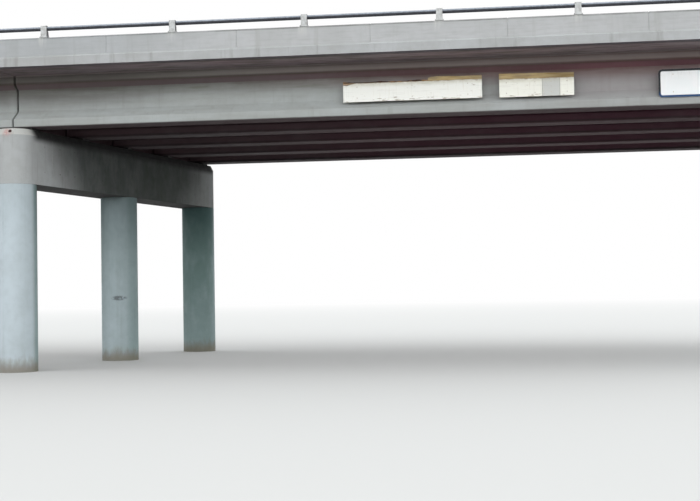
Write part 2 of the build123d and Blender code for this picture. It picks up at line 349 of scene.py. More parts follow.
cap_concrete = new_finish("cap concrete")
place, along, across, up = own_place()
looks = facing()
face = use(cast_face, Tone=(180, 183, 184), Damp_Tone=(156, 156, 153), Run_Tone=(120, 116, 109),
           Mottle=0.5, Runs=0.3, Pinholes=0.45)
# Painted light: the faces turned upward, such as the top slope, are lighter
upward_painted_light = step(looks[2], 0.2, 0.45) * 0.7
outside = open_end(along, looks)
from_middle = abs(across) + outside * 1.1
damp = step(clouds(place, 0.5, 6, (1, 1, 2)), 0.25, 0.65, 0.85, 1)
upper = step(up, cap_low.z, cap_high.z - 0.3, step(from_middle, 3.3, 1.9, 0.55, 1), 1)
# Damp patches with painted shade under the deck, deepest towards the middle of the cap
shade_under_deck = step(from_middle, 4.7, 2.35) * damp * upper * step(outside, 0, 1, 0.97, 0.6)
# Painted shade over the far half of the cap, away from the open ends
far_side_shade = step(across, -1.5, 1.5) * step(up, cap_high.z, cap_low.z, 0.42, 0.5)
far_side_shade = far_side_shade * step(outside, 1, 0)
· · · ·
• _Problem statement_
Make an exact copy of the listing, including every line.

• _Reply_
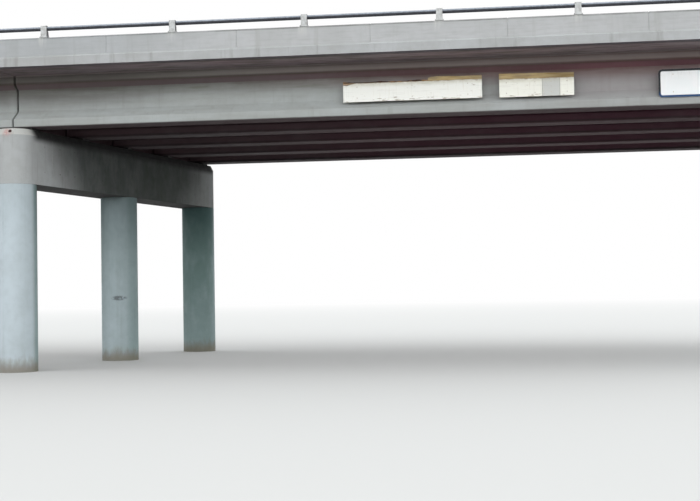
Write part 2 of the build123d and Blender code for this picture. It picks up at line 349 of scene.py. More parts follow.
cap_concrete = new_finish("cap concrete")
place, along, across, up = own_place()
looks = facing()
face = use(cast_face, Tone=(180, 183, 184), Damp_Tone=(156, 156, 153), Run_Tone=(120, 116, 109),
           Mottle=0.5, Runs=0.3, Pinholes=0.45)
# Painted light: the faces turned upward, such as the top slope, are lighter
upward_painted_light = step(looks[2], 0.2, 0.45) * 0.7
outside = open_end(along, looks)
from_middle = abs(across) + outside * 1.1
damp = step(clouds(place, 0.5, 6, (1, 1, 2)), 0.25, 0.65, 0.85, 1)
upper = step(up, cap_low.z, cap_high.z - 0.3, step(from_middle, 3.3, 1.9, 0.55, 1), 1)
# Damp patches with painted shade under the deck, deepest towards the middle of the cap
shade_under_deck = step(from_middle, 4.7, 2.35) * damp * upper * step(outside, 0, 1, 0.97, 0.6)
# Painted shade over the far half of the cap, away from the open ends
far_side_shade = step(across, -1.5, 1.5) * step(up, cap_high.z, cap_low.z, 0.42, 0.5)
far_side_shade = far_side_shade * step(outside, 1, 0)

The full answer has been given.